You asked if I wrote the above myself. I just pasted it from the written decision. That is why I said it was from the decision.I say again it is not as clear an issue as you would like. There have been multiple supreme court cases on religion in schools. If it were such a clear issue the court would not have to keep hearing them.
This is from the case that may have started it all.
"Today, approximately two thousand communities in all but two states provide religious education in cooperation with the public schools for more than a million and a half of pupils."
and
Many uses of religious material in the public schools in a manner that has some religious significance have been sanctioned by state courts. These practices have been permitted: reading selections from the King James Bible without comment; reading the Bible and repeating the Lord's Prayer; teaching the Ten Commandments; saying prayers, and using textbooks based upon the Bible and emphasizing its fundamental teachings. When conducted in a sectarian manner, reading from the Bible and singing hymns in the school's morning exercise have been prohibited, as has using the Bible as a textbook. There is a conflict of authority on the question of the constitutionality of wearing religious garb while teaching in the public schools. It has been held to be constitutional for school authorities to prohibit the reading of the Bible in the public schools. There is a conflict of authority on the constitutionality of the use of public school buildings for religious services held outside of school hours. The constitutionality, under state constitutions, of furnishing free textbooks and free transportation to parochial school children is in conflict.
See Nichols v. Henry, 301 Ky. 434, 191 S.W.2d 930;
Findley v. City of Conneaut, 12 Ohio Supp. 161. The earlier cases are collected in 5 A.L.R. 866 and 141 A.L.R. 1144.
That was from 1948 I did not see a case earlier than that.
This is from the supreme court case in 1992 about prayer in school.
In that letter Jefferson penned his famous lines that the Establishment Clause built "a wall of separation between church and State."
Ibid. Davis considered that "[t]he first amendment to the Constitution ... was intended ... to prohibit legislation for the support of any religious tenets, or the modes of worship of any sect." 133 U. S., at 342. In another case,
Bradfield v.
Roberts, 175 U. S. 291 (1899), the Court held that it did not violate the Establishment Clause for Congress to construct a hospital building for caring for poor patients, although the hospital was managed by sisters of the Roman Catholic Church.
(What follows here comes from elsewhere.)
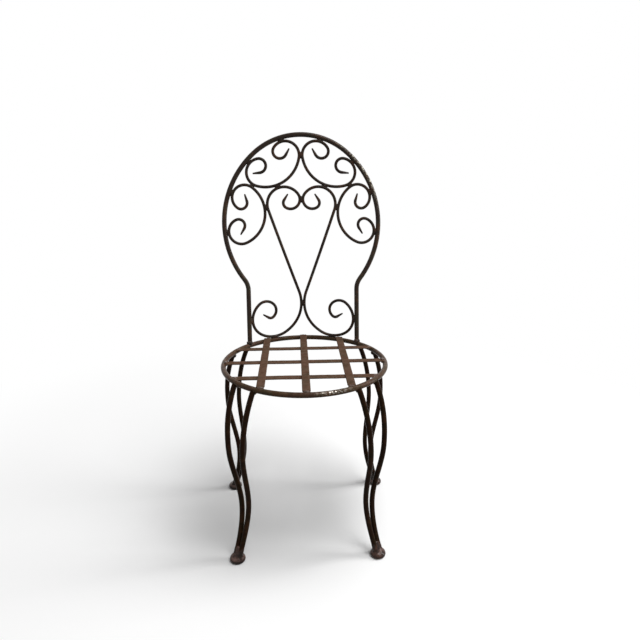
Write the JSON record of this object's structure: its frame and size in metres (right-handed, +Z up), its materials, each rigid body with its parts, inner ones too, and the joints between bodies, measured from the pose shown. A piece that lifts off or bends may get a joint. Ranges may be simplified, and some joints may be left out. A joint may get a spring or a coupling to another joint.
{
  "type": "garden chair",
  "caption": "Wrought iron garden side chair with a round strap seat, scrolled balloon back and S-curved legs.",
  "frame": {"origin": "on the floor, midway between the seat's front edge and the rearmost point of the back, on the centre plane", "axes": "+Z up, +Y towards the back of the chair, +X to the right of someone who faces the chair"},
  "size_m": [0.4536, 0.4502, 1.0026],
  "materials": {
    "frame": "satin dark brown paint",
    "scrolls": "satin dark brown paint",
    "straps": "satin brown paint, worn by sitting",
    "feet": "satin brown paint over a rough casting",
    "welds": "painted weld metal"
  },
  "bodies": {
    "root": {"seat_ring": "frame", "seat_strap_left": "straps", "seat_strap_middle": "straps", "seat_strap_right": "straps", "cross_strap_front": "straps", "cross_strap_middle": "straps", "cross_strap_rear": "straps", "back_hoop": "frame", "crown_scroll_left": "scrolls", "crown_scroll_right": "scrolls", "side_scroll_left": "scrolls", "side_scroll_right": "scrolls", "heart_scroll_left": "scrolls", "heart_scroll_right": "scrolls", "front_left_leg_inner_bar": "frame", "front_left_leg_outer_bar": "frame", "front_right_leg_inner_bar": "frame", "front_right_leg_outer_bar": "frame", "rear_left_leg_inner_bar": "frame", "rear_left_leg_outer_bar": "frame", "rear_right_leg_inner_bar": "frame", "rear_right_leg_outer_bar": "frame", "front_left_foot": "feet", "front_right_foot": "feet", "rear_left_foot": "feet", "rear_right_foot": "feet", "scroll_welds": "welds", "post_welds": "welds", "seat_welds": "welds", "leg_welds": "welds"}
  },
  "joints": []
}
The Court reasoned: "That the influence of any particular church may be powerful over the members of a non-sectarian and secular corporation, incorporated for a certain defined purpose and with clearly stated powers, is surely not sufficient to convert such a corporation into a religious or sectarian body."
Id., at 298. Finally, in 1908 the Court held that "the spirit of the Constitution" did not prohibit the Indians from using their money, held by the United States Government, for religious education. See
Quick Bear v.
Leupp, 210 U. S. 50, 81.
And that was from the majority opinion.
And of course from the minority side.
I must add one final observation: The Founders of our Republic knew the fearsome potential of sectarian religious belief to generate civil dissension and civil strife. And they also knew that nothing, absolutely nothing, is so inclined to foster among religious believers of various faiths a toleration-no, an affection-for one another than voluntarily joining in prayer together, to the God whom they all worship and seek. Needless to say, no one should be compelled to do that,
but it is a shame to deprive our public culture of the opportunity, and indeed the encouragement, for people to do it voluntarily.
I added the underline just to show my point that it is not as clear as some think.
On the more modern cases you can even watch the oral arguments on supreme.justia.com. It is kind of interesting to see just how narrow the points are that they are fighting over.